RECORDED DATA:
==*==
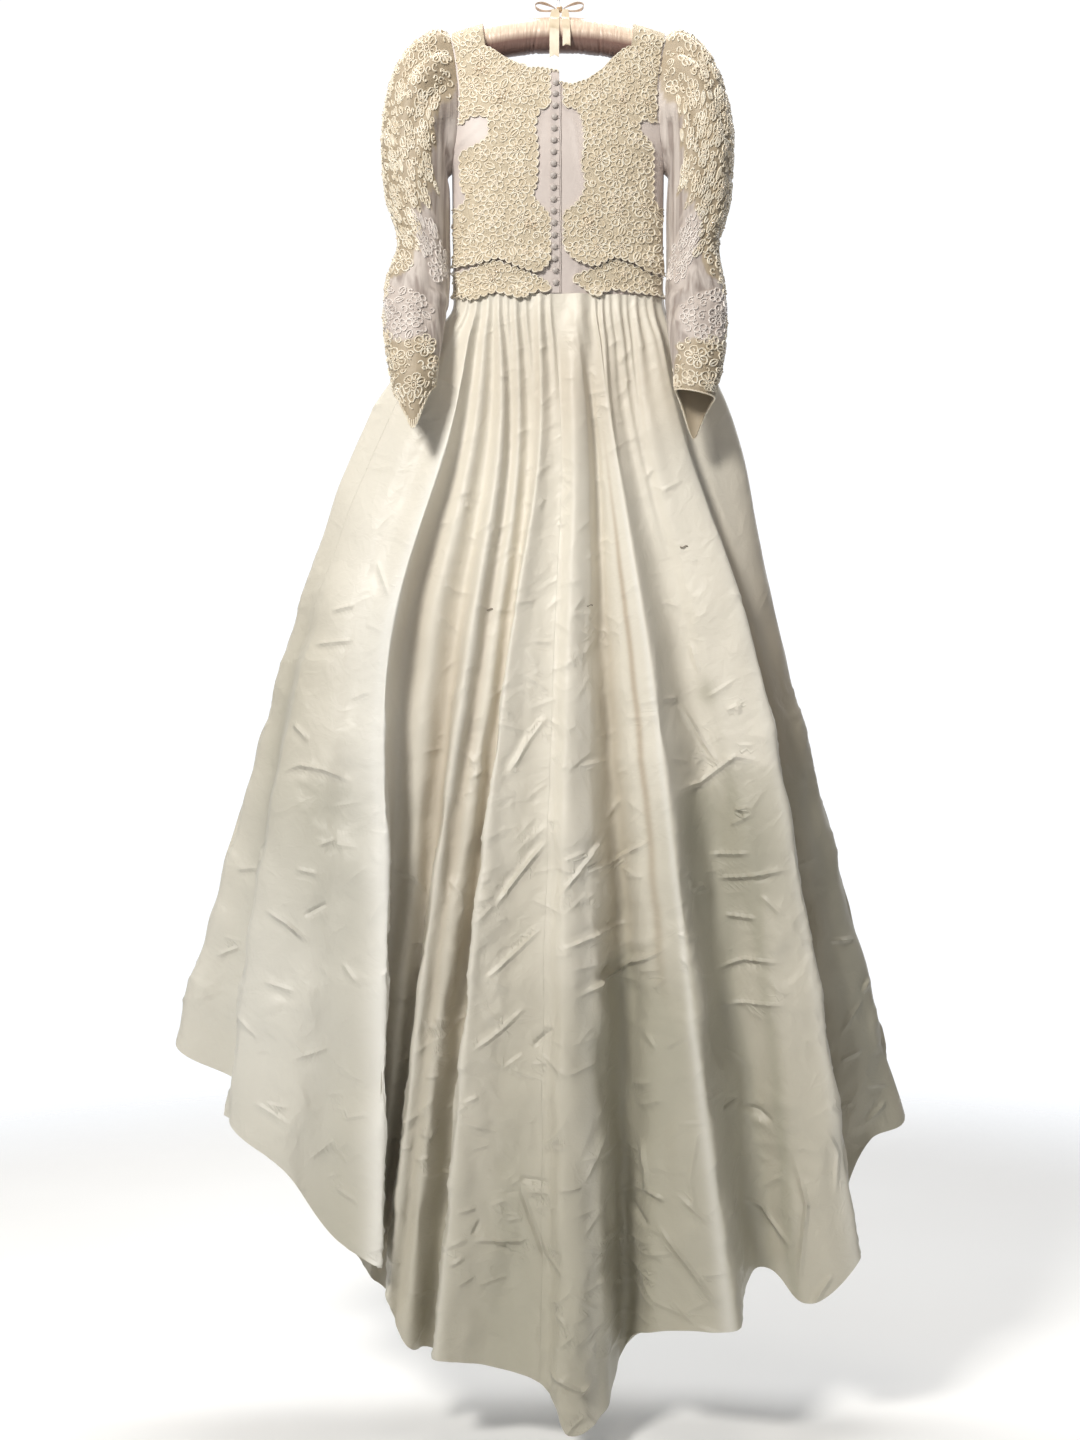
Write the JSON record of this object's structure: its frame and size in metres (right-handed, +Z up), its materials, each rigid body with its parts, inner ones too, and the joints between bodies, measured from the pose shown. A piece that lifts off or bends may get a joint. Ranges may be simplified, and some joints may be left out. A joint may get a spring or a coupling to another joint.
{
  "type": "wedding dress on a padded hanger",
  "caption": "Long-sleeved wedding dress with a lace bodice buttoned down the back and a gathered taffeta skirt with a short train, hung on a padded hanger.",
  "frame": {"origin": "inner top of the hanger hook, where a rail holds it", "axes": "+Z up along the hanging gown, +X to the right as seen from the gown's back, +Y towards the gown's front"},
  "size_m": [1.242, 0.4491, 2.4078],
  "materials": {
    "taffeta": "ivory silk taffeta with a soft crisp sheen",
    "bodice_satin": "lined satin, mauve white",
    "organza": "sheer crisp organza",
    "corded_lace": "champagne corded lace with pearl beads",
    "button_satin": "satin covered button moulds",
    "pad_satin": "ruched satin over wadding",
    "ribbon": "satin ribbon",
    "hook_wire": "bright plated steel wire"
  },
  "bodies": {
    "root": {"hanger_pad": "pad_satin", "hanger_hook": "hook_wire", "bow_knot": "ribbon", "bow_loop_left": "ribbon", "bow_loop_right": "ribbon", "bow_tail_left": "ribbon", "bow_tail_right": "ribbon", "bodice_back_left": "bodice_satin", "bodice_back_right": "bodice_satin", "bodice_front": "bodice_satin", "placket": "bodice_satin", "placket_piping": "bodice_satin", "lace_back_left": "corded_lace", "lace_back_right": "corded_lace", "lace_waist_left": "corded_lace", "lace_waist_right": "corded_lace", "lace_front": "corded_lace", "lace_waist_front": "corded_lace", "button_01": "button_satin", "button_02": "button_satin", "button_03": "button_satin", "button_04": "button_satin", "button_05": "button_satin", "button_06": "button_satin", "button_07": "button_satin", "button_08": "button_satin", "button_09": "button_satin", "button_10": "button_satin", "button_11": "button_satin", "button_12": "button_satin", "button_13": "button_satin", "button_14": "button_satin", "button_15": "button_satin", "button_16": "button_satin", "button_17": "button_satin", "button_18": "button_satin", "sleeve_left": "organza", "sleeve_right": "organza", "skirt_back_left": "taffeta", "skirt_back_right": "taffeta", "skirt_side_left": "taffeta", "skirt_side_right": "taffeta", "skirt_front": "taffeta"}
  },
  "joints": []
}
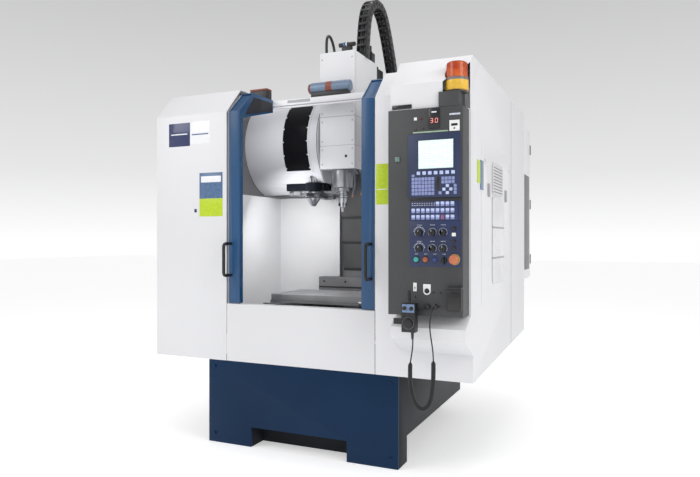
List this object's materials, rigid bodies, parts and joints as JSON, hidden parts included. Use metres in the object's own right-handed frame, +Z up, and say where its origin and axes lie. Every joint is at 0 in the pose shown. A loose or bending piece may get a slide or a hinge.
==*==
EXERCISE INSTRUCTIONS: Pull out and copy each line containing the string "bodies".

THE RESULT:
Write the JSON record of this object's structure: its frame and size in metres (right-handed, +Z up), its materials, each rigid body with its parts, inner ones too, and the joints between bodies, measured from the pose shown. A piece that lifts off or bends may get a joint. Ranges may be simplified, and some joints may be left out. A joint may get a spring or a coupling to another joint.
  "bodies": {
List this object's materials, rigid bodies, parts and joints as JSON, hidden parts included. Use metres in the object's own right-handed frame, +Z up, and say where its origin and axes lie. Every joint is at 0 in the pose shown. A loose or bending piece may get a slide or a hinge.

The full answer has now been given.